Kansas City. Mo. — Lyle Overbay hit a two-run homer and finished with five RBIs, Ichiro Suzuki also hit a two-run shot and the Yankees opened their only series in Kansas City with arout of the Royals.

Overbay finished with a career-high four hits, Suzuki had three hits and Chris Nelson drove in a pair of runs for the Yankees, who gave manager Joe Girardi his 500th win in pinstripes.

Nationals 7, Cubs 3

Washington — Ian Desmond’s three hits included a two-run homer and an RBI double, and Danny Espinosa and Kurt Suzuki also drove in runs with doubles, helping the Nationals beat Chicago for their season-high fifth consecutive victory.

Despite playing without Bryce Harper (ingrown toenail) or Jayson Werth (injured right hamstring), the Nationals won for the seventh time in eight games.
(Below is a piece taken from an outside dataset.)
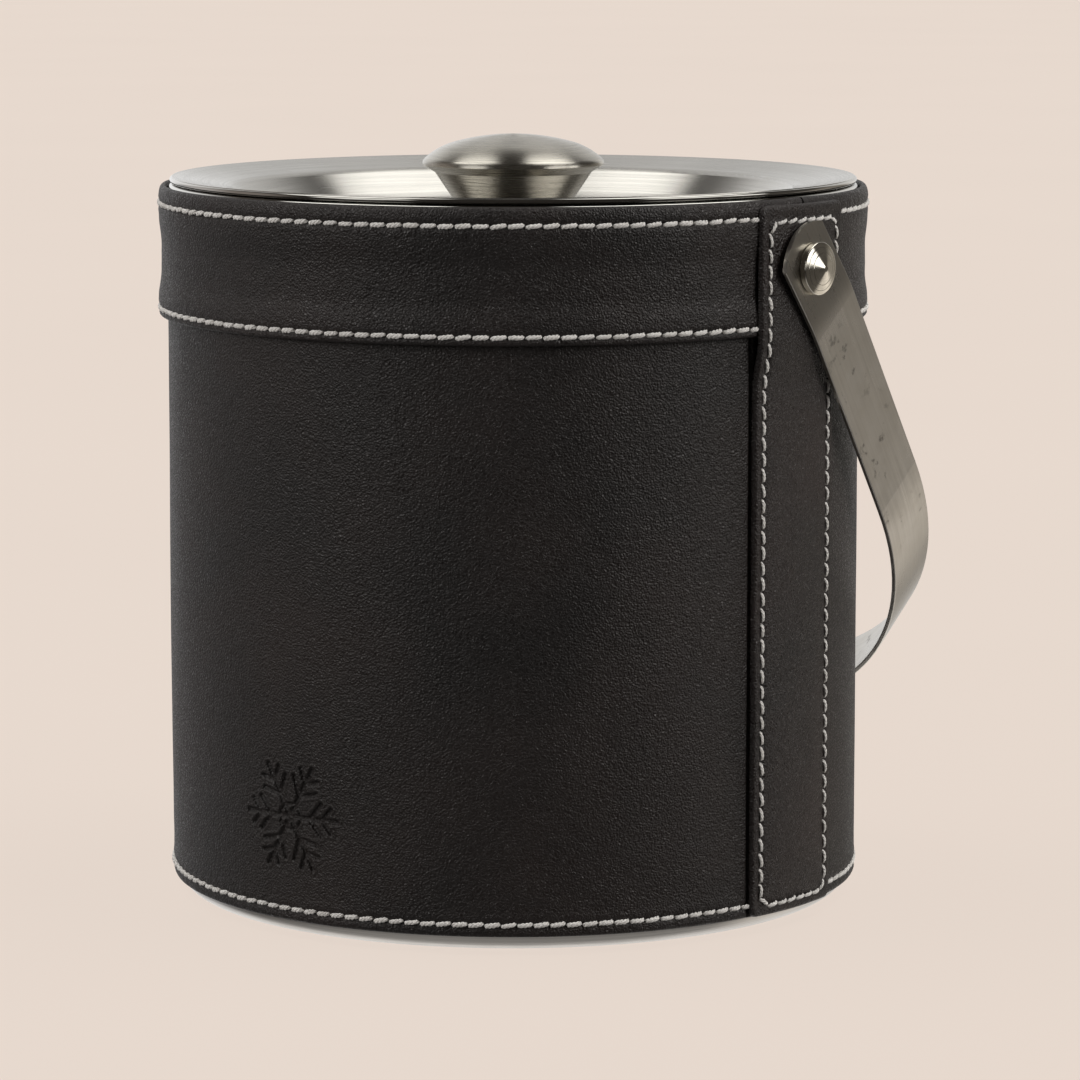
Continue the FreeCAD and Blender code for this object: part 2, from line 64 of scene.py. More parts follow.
BODY_R = low_high("body_wrap_front")[1][0]
COAT_Z0 = low_high("body_wrap_front")[0][2]
WRAP_TOP = low_high("body_wrap_front")[1][2]
COLLAR_R = low_high("collar_front")[1][0]
COLLAR_Z0 = low_high("collar_front")[0][2]
COLLAR_Z1 = low_high("collar_front")[1][2]
PANEL_OUT = low_high("strap_panel_right")[1][0]
PANEL_Z1 = low_high("strap_panel_right")[1][2]
PANEL_HALF = low_high("strap_panel_right")[1][1]
BODY_SEAM_Z = sum(c[2] for c in low_high("body_hem_thread")) / 2
COLLAR_SEAM_LOW = sum(c[2] for c in low_high("collar_foot_thread")) / 2
COLLAR_SEAM_TOP = sum(c[2] for c in low_high("collar_top_thread")) / 2
PANEL_LEATHER = 1.35
PIVOT = joint("bail_swing")["pos_m"][2] / MM
PANEL_HALF_DEG = math.degrees(math.asin(PANEL_HALF / PANEL_OUT))
PANEL_SEAM_DEG = PANEL_HALF_DEG - 2.0
LID_R = low_high("lid_pan")[1][0]
WRAP_IN = BODY_R - 1.55
COLLAR_IN = BODY_R + 0.05
LIP_R = BODY_R - 0.2
BEAD_ROD = 1.35


# ---- mesh tools -------------------------------------------------------------------------------------
def smoothstep(a, b, x):
    t = np.clip((x - a) / (b - a), 0.0, 1.0)
    return t * t * (3 - 2 * t)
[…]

Ross Detwiler (2-3) gave up two runs in 62∕3 innings, and Craig Stammen got the last seven outs.

Pirates 7, Mets 3

New York — Garrett Jones hit a three-run homer — a call that was correctly overturned by baseball’s beleaguered umpires — and Wandy Rodriguez pitched Pittsburgh over the New York.

Jones doubled twice and leadoff man Starling Marte also had three hits for the Pirates, who improved to 4-13 at Citi Field. Pittsburgh had lost four of five overall, including the opener of this four-game series Thursday.

Reds 4, Brewers 3

Cincinnati — Brandon Phillips homered and made a spectacular rally-busting play — using his left knee to get a forceout and start a double play — as Cincinnati beat Milwaukee.

Phillips had an RBI single off Yovani Gallardo (3-2) and added a solo homer in the seventh after making a saving play in the top of the inning. With two Brewers aboard, he got to Ryan Braun’s grounder up the middle, tagged second base with his left knee while falling down and threw to first for a double play.

Cardinals 3, Rockies 0

St. Louis — Shelby Miller gave up a leadoff single then retired 27 in a row for his first career complete game, leading St. Louis over Colorado.

Eric Young Jr. had a line drive hit to right field to start the game for the Rockies but Miller (5-2) gave up nothing else in his first shutout. The right-hander struck out Young to end it with his 13th K, tying a Cardinals rookie record.

The one-hitter was the fewest hits allowed by a Cardinals pitcher since Bud Smith tossed a no-hitter on Sept. 3, 2001, and it was the second one-hitter of the night in the major leagues. Boston’s Jon Lester was perfect until he allowed a two-out double in the sixth against Toronto.